The Coq files are all located in theories/ folder:

File Content/Purpose
acyclic_wf.v Helper definitions and lemmas for proving well-foundedness
acyclic.v Acyclicity and well-foundedness
ambiguity.v Local ambiguity with its equivalence to the standard ambiguity
derivation.v Helper lemmas for proving derivation
encoding.v SMT encoding with its soundness and completeness proofs
grammar.v Preliminary definitions on LS2NF and parsing
slice.v Helper lemmas for list slicing
sub_derive.v Sub-derivation, reachability, and their correlation
util.v Other helper definitions and lemmas
witness.v Helper lemmas for proving witness judgment

Justification of Assumptions

One assumption we made: the alphabet (or the terminal set) of an LS2NF shall be nonempty. We introduced this via type class constraint {!Inhabited Σ} at line 11 of file encoding.v. This makes sense because a language with an empty alphabet is trivially empty and thus not interesting at all, though we could elide this by defining Definition encode differently (but this will take invaluable efforts).

The other type class constraints are indeed true:

  • {!EqDecision Σ}: one can decide if two terminals are equal or not;
  • {!EqDecision N}: one can decide if two nonterminals are equal or not;
  • {!Finite N}: the nonterminal set is finite.

The encoding of layout constraints is left abstract in encoding.v because this proof artifact aims to show the soundness and completeness of a generic SMT encoding---generic to any user-specified layout constraints. The definition of those layout constraints shall be regarded as a premise of the main theorems.

The above are all the assumptions we made.
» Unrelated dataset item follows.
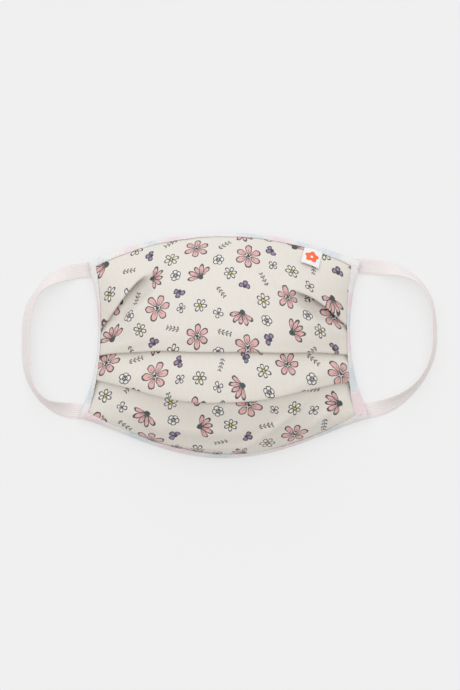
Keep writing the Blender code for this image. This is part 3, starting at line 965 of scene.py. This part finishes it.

To check it automatically, either:

  • launch encoding.v in your IDE, uncomment the two Print Assumptions commands at the end, and step into them to see the outputs; or
  • uncomment the two Print Assumptions commands at the end of encoding.v, save the file, execute nix develop, and in the new shell type make to see the output messages.